O's try to make road setup for home closer Successful trip vital in AL East race

September 13, 1993|By Milton Kent | Milton Kent,Staff Writer

There might not be a single person on the Orioles' roster who is more eagerly awaiting the nine-game, 10-day road trip that begins today than second baseman Harold Reynolds.

Reynolds has nothing against Camden Yards. In fact, he can't wait to get back here in 11 days to start the final homestand.

It's just that for maybe the first time in his career, a team he is playing for is taking a September road trip that is meaningful.

"It didn't matter whether we [Seattle Mariners, his previous team] were here or anywhere, we were out of it," said Reynolds. "It's going to be fun going to Fenway with the rivalry and everything."

And so, before the Orioles can tangle with Detroit, New York and Toronto in the season's longest and biggest homestand, they'll have to get through the most important road trip of the year.

"This is real big. Huge," said first baseman David Segui. "Of all the road trips we've taken this year, this will be the biggest."

This trip, with swings through Boston, Milwaukee and Cleveland, has the potential to make the final 10 home games critical or

useless.

"Every game is important," said pitcher Ben McDonald. "It's not do-or-die, but we still need to play well. If we go 3-6, there's a good chance the games at the end will mean nothing. We can't expect to just make it up here. You can't catch a team like Toronto with nine games to go if you're five or six back."

Segui agreed. "Everybody looks at the last two series [against the Yankees and Blue Jays], but if we have a bad road trip, all that will mean nothing," he said.

Of course, all the games, home and away, count equally in the standings. But the rigors of travel and the time away from comfortable beds and predictable routines make the road a tricky place.

"It's a little tougher, sure," said outfielder Lonnie Smith, a 14-year major-league veteran who has played for four different pennant winners in his career. "But if you think about it, you could come off this road trip if you've done well and be a little more relaxed when you come home."

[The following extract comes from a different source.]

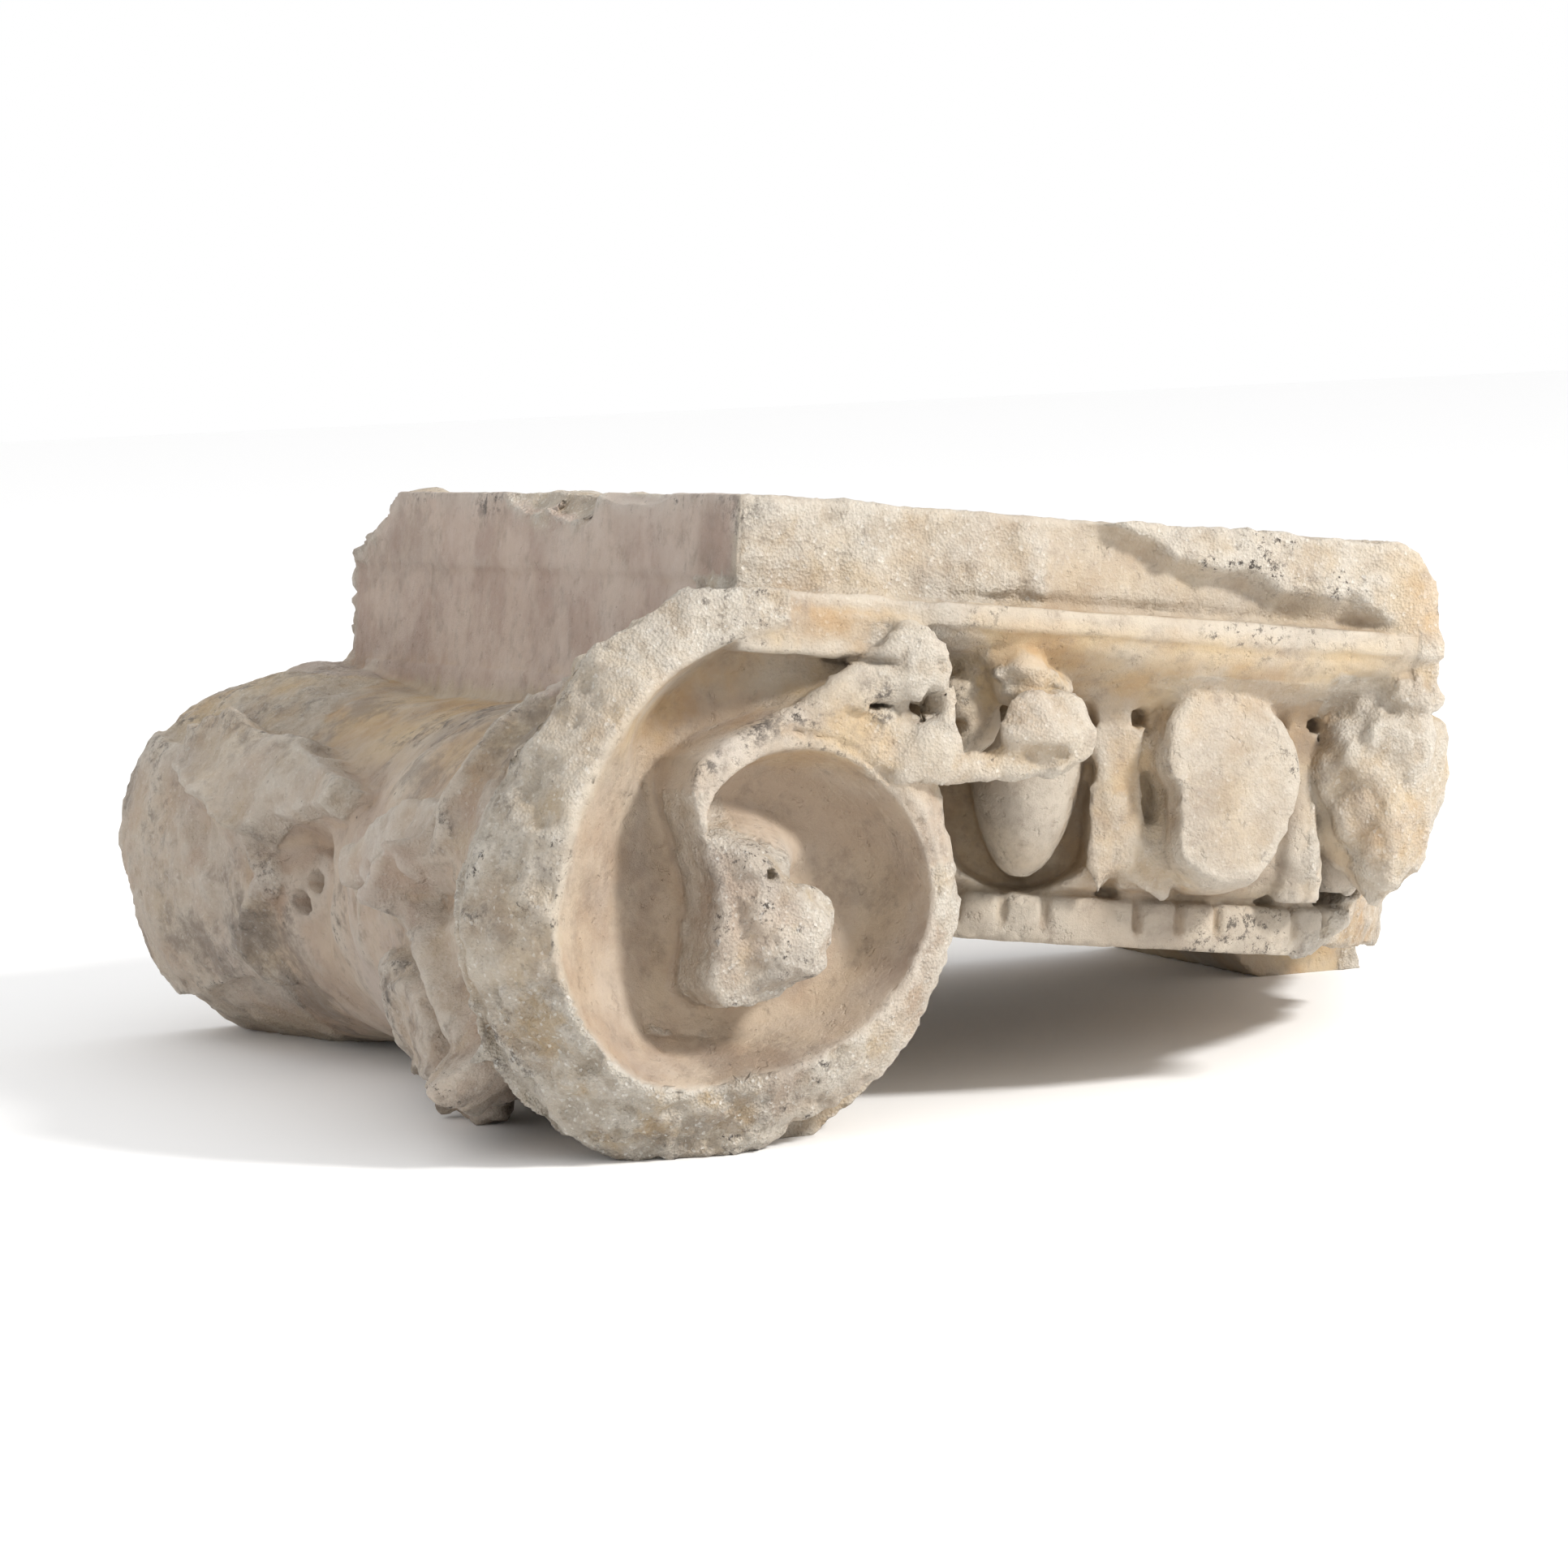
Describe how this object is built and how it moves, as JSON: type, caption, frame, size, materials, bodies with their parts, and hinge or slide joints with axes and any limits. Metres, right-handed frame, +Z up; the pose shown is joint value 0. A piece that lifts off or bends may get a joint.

The Orioles, who are 34-38 on the road this season, will not be able to match last year's 46-35 away record, even with a 10-game sweep.

But if the recent past is a reliable predictor, the Orioles may do well over the next 10 days.

They are on a seven-game road winning streak, though their wins came in the final game of the series against Texas, after they had been battered in the first two games, and over California and Oakland, who occupy fifth and seventh place in the American League West.

But the Orioles did meet Boston, Milwaukee and Cleveland on a similar road trip in June and went 7-3, taking three of four from the Red Sox, and two of three from both the Brewers and the Indians.

Of the three teams the Orioles will meet, only Boston is still in the pennant chase, though the Red Sox, who trail Toronto by seven games, could see their hopes vanish if they are swept.

Boston's pitching probables for the Orioles series include two former Cy Young Award winners, Frank Viola and Roger Clemens, who will pitch tomorrow and Wednesday.

Clemens is 10-5 lifetime against the Orioles with a 2-1 mark this season, which includes a 4-0 shutout May 11 at Oriole Park and a 4-2 win at Fenway on June 13.

Viola is 9-8 overall vs. Baltimore with an 0-1 record this season, taking a 2-1 loss at Fenway June 10.

Tonight's Boston starter,John Dopson,who lives in Finksburg,lost his only decision of the year against the Orioles, 16-4.